Free cash flow fell by 15% to £1,750m, due to a tough comparable with last year which benefited from higher trade payables due to elevated input cost inflation. The result was, however, towards the top end of the company’s guidance range, reflecting strong trading performance.
The group’s financial position remains robust, with year-end net debt down 2.4% to £9.5bn (2.0x net debt to EBITDA). The dividend has been pushed up by 13.2% to 13.7p (yield 4.4%).
The company is undertaking an ongoing share buyback programme which reflects the strength of its balance sheet and management’s confidence in the group’s strategy and ability to continue to deliver strong future cash flows. The April 2024 commitment to buy back £1bn worth of shares have been completed and the company has today announced the commencement of a programme to buy back shares with an aggregate market value of up to £1.45bn by April 2026. This will be made up of £750m funded by free cash flow and £700m funded by the sale of the group’s Banking operations.

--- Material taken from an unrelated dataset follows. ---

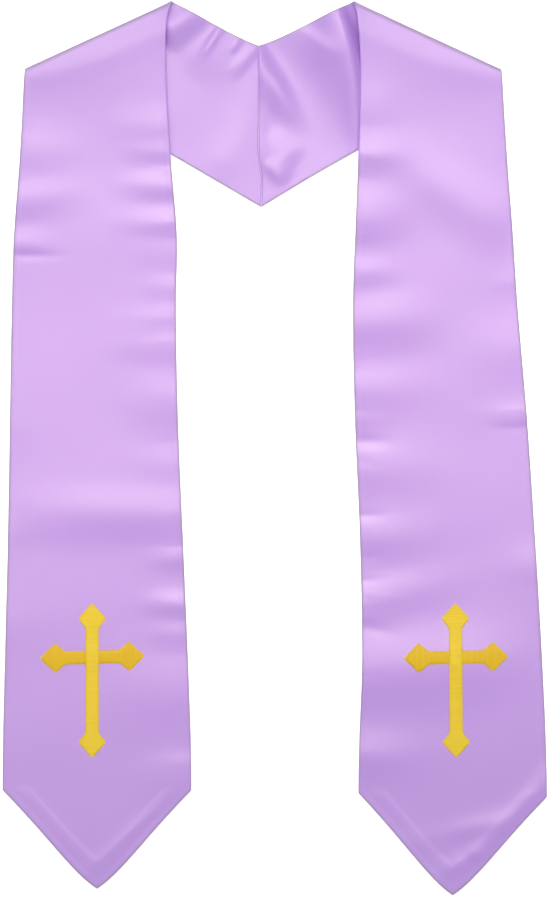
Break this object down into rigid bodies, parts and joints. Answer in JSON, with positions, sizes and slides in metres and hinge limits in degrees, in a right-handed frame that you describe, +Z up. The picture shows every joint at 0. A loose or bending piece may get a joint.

Looking forward, the company paints an uncertain picture. In the last few months, Tesco has seen a further increase in the competitive intensity of the UK market. The company is committed to ensuring that customers get the best value in the market by shopping at Tesco and management sees further opportunities to protect and strengthen its competitiveness. The company is therefore providing guidance that gives it flexibility and firepower to be able to respond to current market conditions. As a result, for the financial year to February 2026, Group adjusted operating profit is expected to be between £2.7bn and £3.0bn (down from £3.1bn and below the market forecast of £3.2bn). Free cash flow is still expected to be within the medium-term guidance range of £1.4bn to £1.8bn.